When I sing, I believe. I’m honest.
Frank Sinatra (13 Dec 1915 – 14 May 1998)

That’s so Sinatra!

Yeah, he lived the high life and maybe he wasn’t always Mr. Perfect – do you know anybody who is?  But I believe him: when he sang, he was a believer, honest.

In its way, this point is probably true for most of us. Sure, it would be nice if we were all nice all the time, but that really is not always important.

What do I care if the lady doing my root canal cheats on her husband?  All I care about at that moment when I’m sweatin’ it in the chair is that she is the best possible root canal expert – I’m not interested in her personal morality, only in her honest competence at the task at hand.

Does it matter to me if while over-nighting in Barcelona the pilot of the 757 I’m flying on is doing that cute stew (oops, attendant!) in first class while his wife stays home in Sheboygan with the dogs?  It honestly does not – but what does matter is that he know that flight manual inside out and always be punctilious about doing his monthly hours in the simulator and in the cockpit.

And the young teacher who stands in front of your grandson’s fifth-grade class all day … do you really care if she and her girlfriend are having ‘relationship’ problems?  I should hope you’d be a lot more concerned about her ability to light a fire in his mind and get him to see that learning is where it should be ‘at’ for him.
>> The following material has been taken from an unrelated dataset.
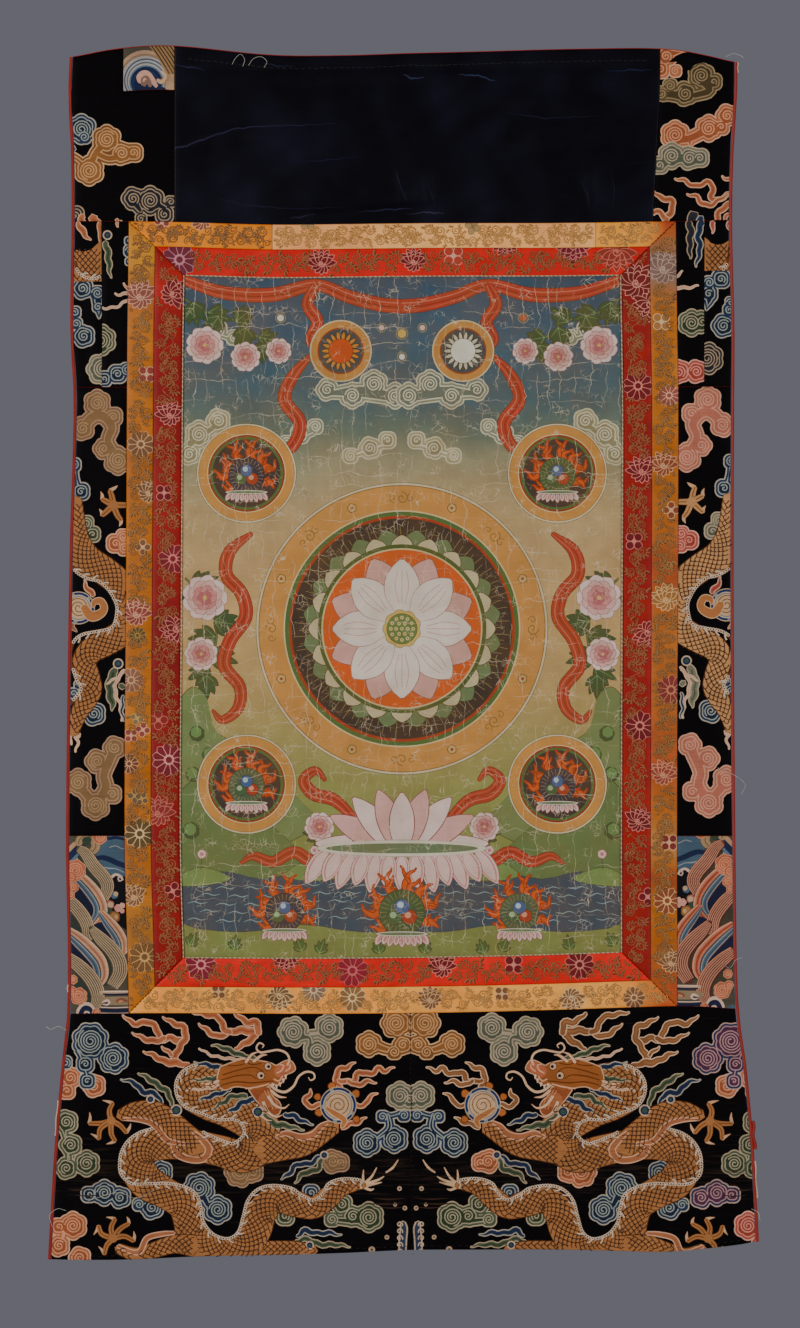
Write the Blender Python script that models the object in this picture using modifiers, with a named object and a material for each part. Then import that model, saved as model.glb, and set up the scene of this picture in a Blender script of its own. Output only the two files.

Sinatra does his believing and honest thing when he sings – these three people do their believing and honest thing when they drill, fly, and teach.  Their private lives are their own business.

One thing that heartens me in the mucky midst of the current ‘gotcha’ election campaign is that the personal – if not the public — lives of the candidates have been pretty much off limits.  Remember Gary Hart and his ‘Monkey Business’ back in ‘87?  Clinton and the Monica monkey business back in ‘98?  No, not an exercise of admirable behavior in either case – how would a lot of people stand up to that kind of sense of entitlement and ‘gotcha’ investigating?  The point is, did their behavior in that regard affect their behavior in regard to their doing their political thing?  I don’t know much about Hart, but I (no political liberal!) for one think Clinton was a better president than either of those Bush book-enders!

Not that Europeans (or anybody else either, for that matter) should be arbiters of our politicians’ personal lives, but across the pond they do seem to take a less rigorously Calvinist view in these matters than Americans do, and I am at times inclined to think that certain of our preoccupations with what makes for a good president may be somewhat misguided.

Should I trust more a man who claimed in all seriousness that he knew God wanted him to be president than one who cheated on his wife?